You do not want to be caught without this required training and pay exorbitant fines; and you certainly don’t want one of your employees to be injured or killed because they were not properly trained and certified. You can see why I recommend a monthly audit of your inventory to assure compliance with all of these rules and regulations.

With that inventory in place your next task is training and certification. You have many feasible options:

1. Conduct in-company training sessions in a classroom, in your shop, or on your jobsites. These can be scheduled on an ongoing weekly basis or as needed for specific skills. You can use one of your employees as instructor, use free services from your vendors, or hire an independent trainer.

2. You can send your employee to a seminar, training program or to a manufacturer’s premises to be certified. In many cases you can send one or two who will then become qualified to certify your other employees.

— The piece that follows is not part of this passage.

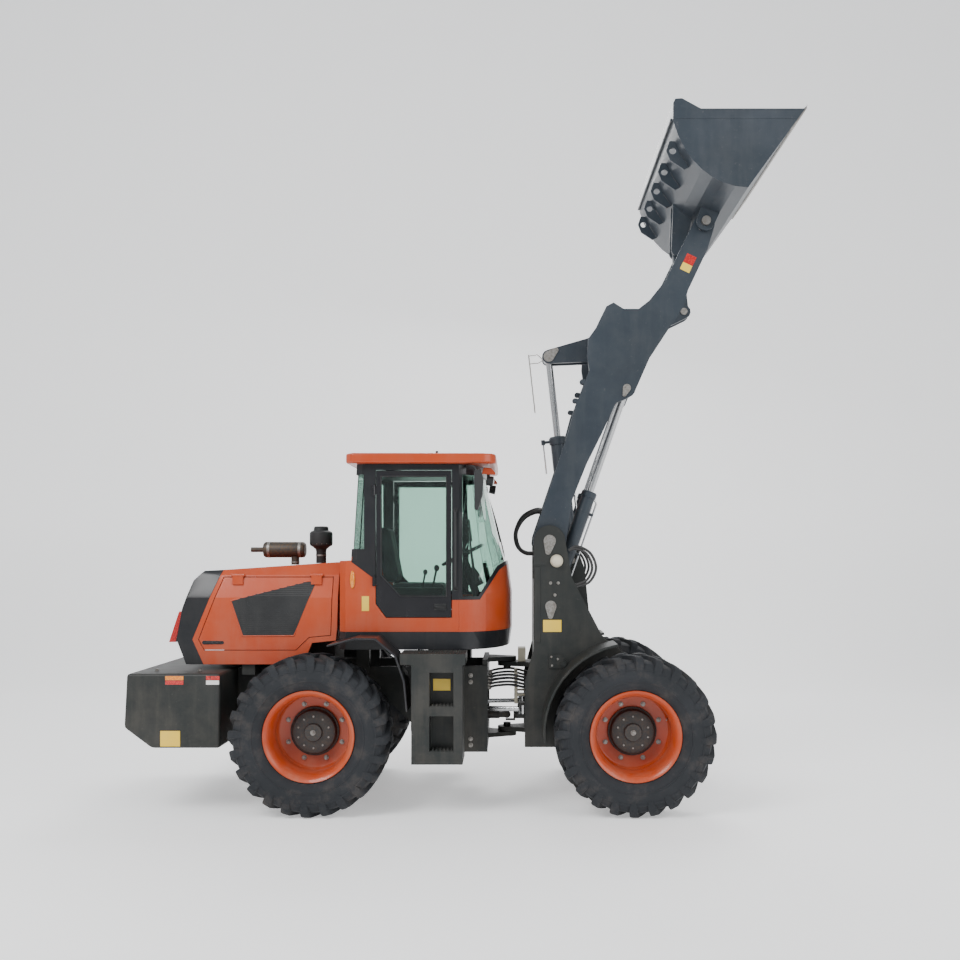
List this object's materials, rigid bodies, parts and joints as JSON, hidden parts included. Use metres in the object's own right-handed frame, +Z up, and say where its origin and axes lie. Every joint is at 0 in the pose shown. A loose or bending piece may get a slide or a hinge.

3. You can use a VCR “how to” library that will allow your employees to learn at home at their own pace and then be checked out and certified as needed.

4. You should give each employee some form of certificate to show they are certified in a particular skill. Some contractors are using laminated cards similar to a driver’s license and some are using small decals to put on their hard hats. You can easily understand how all of this adds to your professional image.

As simple and basic as all of this reasoning sounds, we still have thousands of jack-leg, fly-by-night contrac-tors who choose to be “shmoes” rather than “pros.” Unfortunately they also blacken the professional image of our entire construction industry. Regardless of what kind of codes, rules and regulations your local market may enforce, they spend their time and effort trying to bypass or beat them rather than doing it in a positive manner.

You surely will never be able to change all of those shmoes into certified professionals, but you do have the power to never become one of them.

In addition to the profit potential resulting from your certified professional image, I hope you realize what a fantastic drawing power you have created for attracting and keeping good employees.

Imagine yourself or any proud craftsman with a choice to work for one of those fly-by-night outfits or to work as a highly paid certified professional in a professional company. You can also imagine how that professional image would attract high school graduates who are looking at construction for a proud career.

Remember this one basic fact: Profes-sionals make more money and professionals charge more for their services. You need to wear out that word “certified.” But don’t just say it, do it!